─── Source excerpt

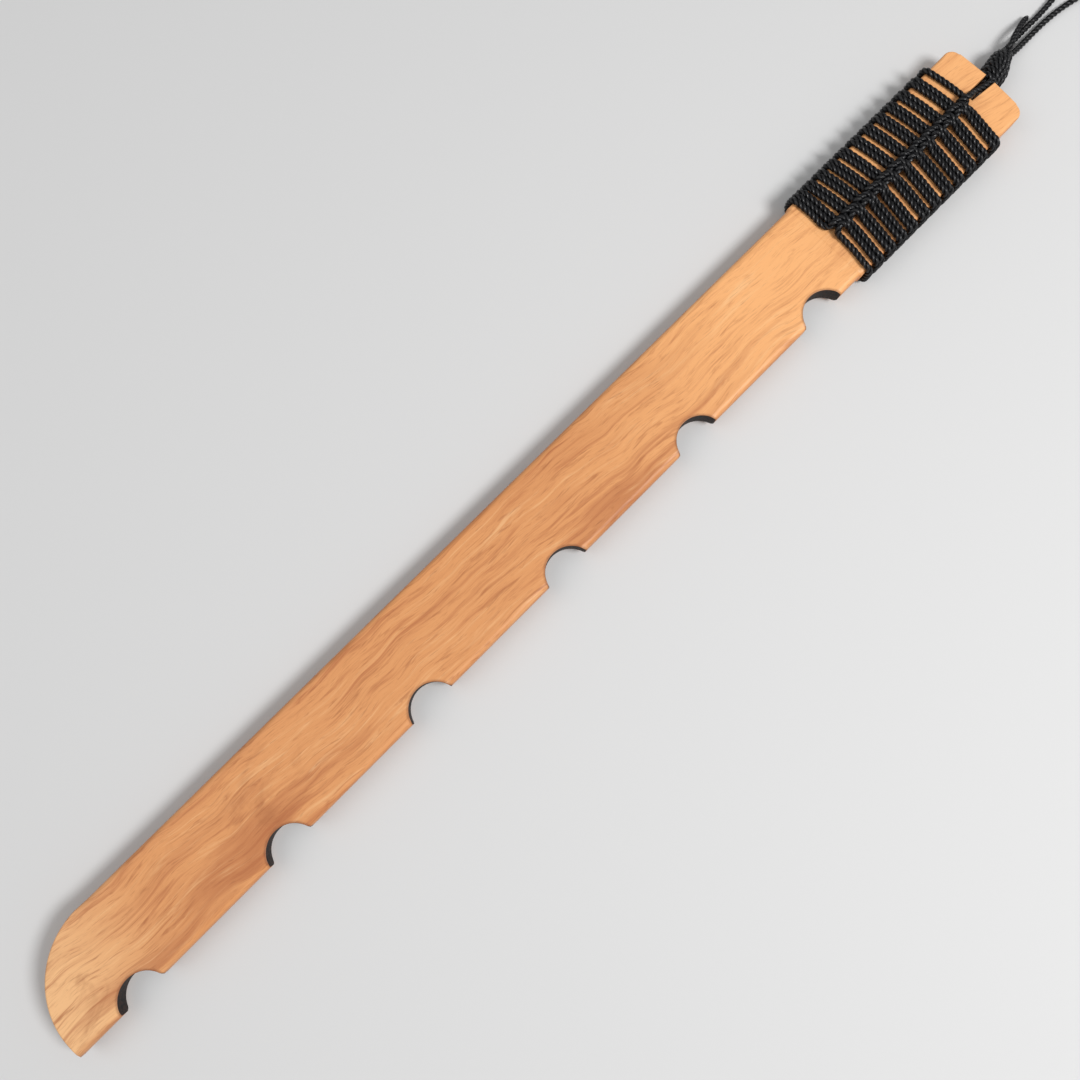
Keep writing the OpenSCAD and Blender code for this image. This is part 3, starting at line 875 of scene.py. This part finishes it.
# x in millimetres from the knot's end, y and z in cord radii
TAIL_ROUTE = [
    (0.8, 2.6, 5.83), (4, 3.2, 5.6), (8, 4.1, 4.97), (13, 4.86, 4.29),
    (18, 5.43, 3.43), (23, 6, 2.17), (26, 6.23, 1.49), (28.5, 6.29, 1.26),
]
LOOP_ROUTE = [
    (0.9, 3.26, 3.77), (7, 3.6, 2.29), (15, 3.89, 1.26), (25, 4, 1), (38, 4.06, 1),
    (54, 4.91, 1), (70, 7.09, 1), (87, 10.29, 1), (104, 12.91, 1), (120, 13.94, 1),
    (134, 12, 1), (143.5, 6.86, 1), (146, 0.86, 1), (141, -4.91, 1), (129, -8.57, 1),
    (113, -9.03, 1), (96, -6.86, 1), (79, -4, 1), (62, -1.3, 1), (47, 0.4, 1),
    (33, 1.05, 1), (20, 1.05, 1.14), (9, 0.9, 2.17), (0.7, 0.9, 3.77),
]


def from_knot(route):
    return [(KNOT_END + x, y * CORD_R, z * CORD_R) for x, y, z in route]


tail_line = through(from_knot(TAIL_ROUTE), CORD_STEP)
tail = twisted_cord("cord_tail", tail_line, radius=CORD_R * TAIL_SLIMMED)
tail.data.materials.append(cord)
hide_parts("lanyard_tail")
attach(tail, "root")

loop_line = through(from_knot(LOOP_ROUTE), CORD_STEP)
loop = twisted_cord("cord_wrist_loop", loop_line)
loop.data.materials.append(cord)
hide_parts("wrist_loop")
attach(loop, "root")

# ---------------------------------------------------------------- floor and light
bpy.ops.mesh.primitive_plane_add(size=8, location=(0, 0, 0))
floor = bpy.context.object
floor.name = "floor"
floor_material, floor_shader = new_material("pale_floor")
floor_shader.inputs["Base Color"].default_value = rgb(206, 206, 206)
floor_shader.inputs["Roughness"].default_value = 0.8
floor.data.materials.append(floor_material)


def area_light(name, place, aim, size, power):
    """A round lamp that faces aim, with its size in metres and its power in watts."""
    data = bpy.data.lights.new(name, "AREA")
    data.shape = "DISK"
    data.size = size
    data.energy = power
    light = bpy.data.objects.new(name, data)
    light.location = place
    light.rotation_euler = (Vector(aim) - Vector(place)).to_track_quat("-Z", "Y").to_euler()
    bpy.context.scene.collection.objects.link(light)


area_light("key", (0.5, -1.0, 1.5), (0.05, 0, 0), 0.7, 27)
area_light("fill", (-0.9, 0.8, 1.5), (0, 0, 0), 1.6, 8)

world = bpy.data.worlds.new("studio")
world.use_nodes = True
background = world.node_tree.nodes["Background"]
background.inputs["Color"].default_value = (1, 1, 1, 1)
background.inputs["Strength"].default_value = 0.42
bpy.context.scene.world = world
bpy.context.scene.view_settings.view_transform = "Standard"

──────

Directions for this task -
Exactly reproduce every line of the data above.

Response to the exercise -
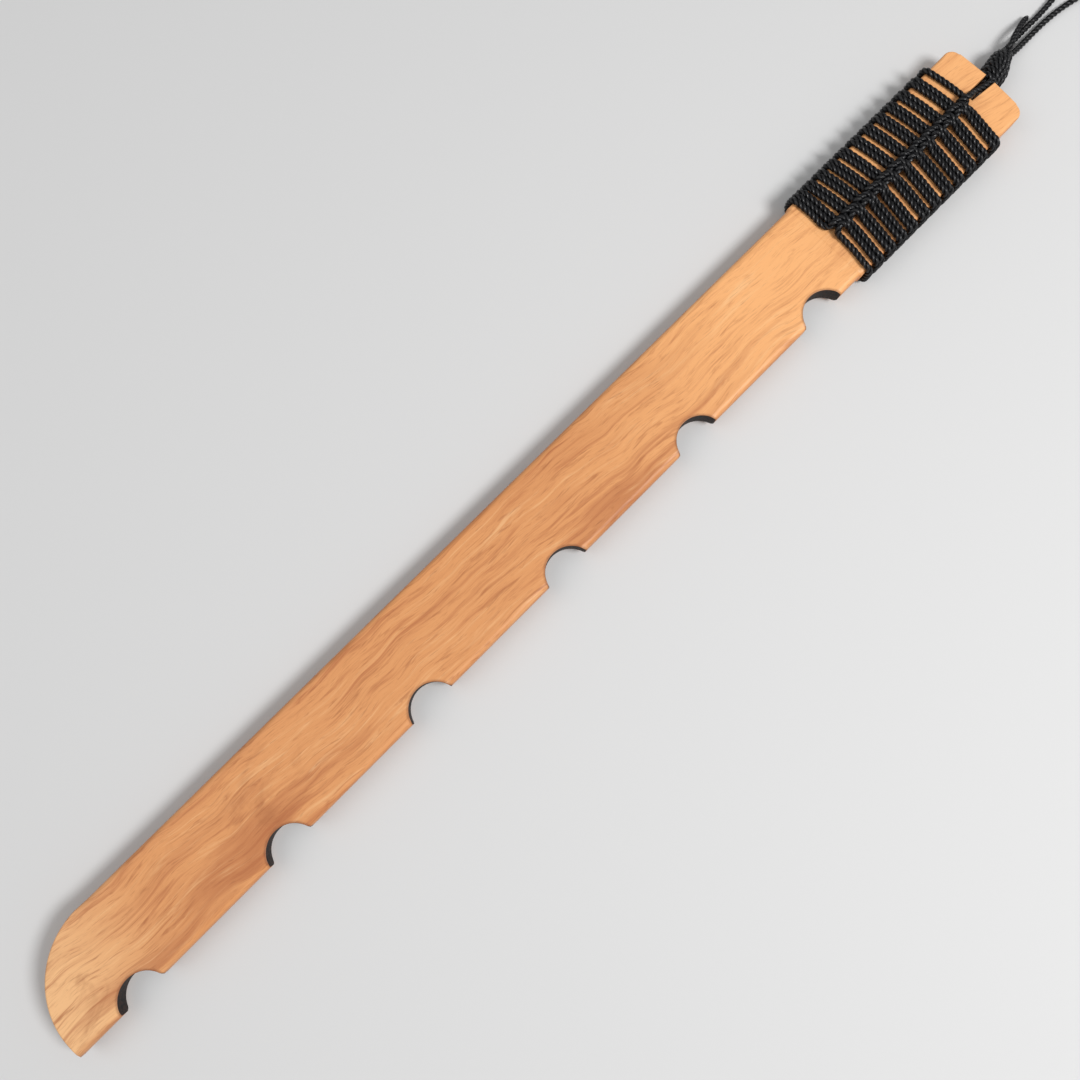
Keep writing the OpenSCAD and Blender code for this image. This is part 3, starting at line 875 of scene.py. This part finishes it.
# x in millimetres from the knot's end, y and z in cord radii
TAIL_ROUTE = [
    (0.8, 2.6, 5.83), (4, 3.2, 5.6), (8, 4.1, 4.97), (13, 4.86, 4.29),
    (18, 5.43, 3.43), (23, 6, 2.17), (26, 6.23, 1.49), (28.5, 6.29, 1.26),
]
LOOP_ROUTE = [
    (0.9, 3.26, 3.77), (7, 3.6, 2.29), (15, 3.89, 1.26), (25, 4, 1), (38, 4.06, 1),
    (54, 4.91, 1), (70, 7.09, 1), (87, 10.29, 1), (104, 12.91, 1), (120, 13.94, 1),
    (134, 12, 1), (143.5, 6.86, 1), (146, 0.86, 1), (141, -4.91, 1), (129, -8.57, 1),
    (113, -9.03, 1), (96, -6.86, 1), (79, -4, 1), (62, -1.3, 1), (47, 0.4, 1),
    (33, 1.05, 1), (20, 1.05, 1.14), (9, 0.9, 2.17), (0.7, 0.9, 3.77),
]


def from_knot(route):
    return [(KNOT_END + x, y * CORD_R, z * CORD_R) for x, y, z in route]


tail_line = through(from_knot(TAIL_ROUTE), CORD_STEP)
tail = twisted_cord("cord_tail", tail_line, radius=CORD_R * TAIL_SLIMMED)
tail.data.materials.append(cord)
hide_parts("lanyard_tail")
attach(tail, "root")

loop_line = through(from_knot(LOOP_ROUTE), CORD_STEP)
loop = twisted_cord("cord_wrist_loop", loop_line)
loop.data.materials.append(cord)
hide_parts("wrist_loop")
attach(loop, "root")

# ---------------------------------------------------------------- floor and light
bpy.ops.mesh.primitive_plane_add(size=8, location=(0, 0, 0))
floor = bpy.context.object
floor.name = "floor"
floor_material, floor_shader = new_material("pale_floor")
floor_shader.inputs["Base Color"].default_value = rgb(206, 206, 206)
floor_shader.inputs["Roughness"].default_value = 0.8
floor.data.materials.append(floor_material)


def area_light(name, place, aim, size, power):
    """A round lamp that faces aim, with its size in metres and its power in watts."""
    data = bpy.data.lights.new(name, "AREA")
    data.shape = "DISK"
    data.size = size
    data.energy = power
    light = bpy.data.objects.new(name, data)
    light.location = place
    light.rotation_euler = (Vector(aim) - Vector(place)).to_track_quat("-Z", "Y").to_euler()
    bpy.context.scene.collection.objects.link(light)


area_light("key", (0.5, -1.0, 1.5), (0.05, 0, 0), 0.7, 27)
area_light("fill", (-0.9, 0.8, 1.5), (0, 0, 0), 1.6, 8)

world = bpy.data.worlds.new("studio")
world.use_nodes = True
background = world.node_tree.nodes["Background"]
background.inputs["Color"].default_value = (1, 1, 1, 1)
background.inputs["Strength"].default_value = 0.42
bpy.context.scene.world = world
bpy.context.scene.view_settings.view_transform = "Standard"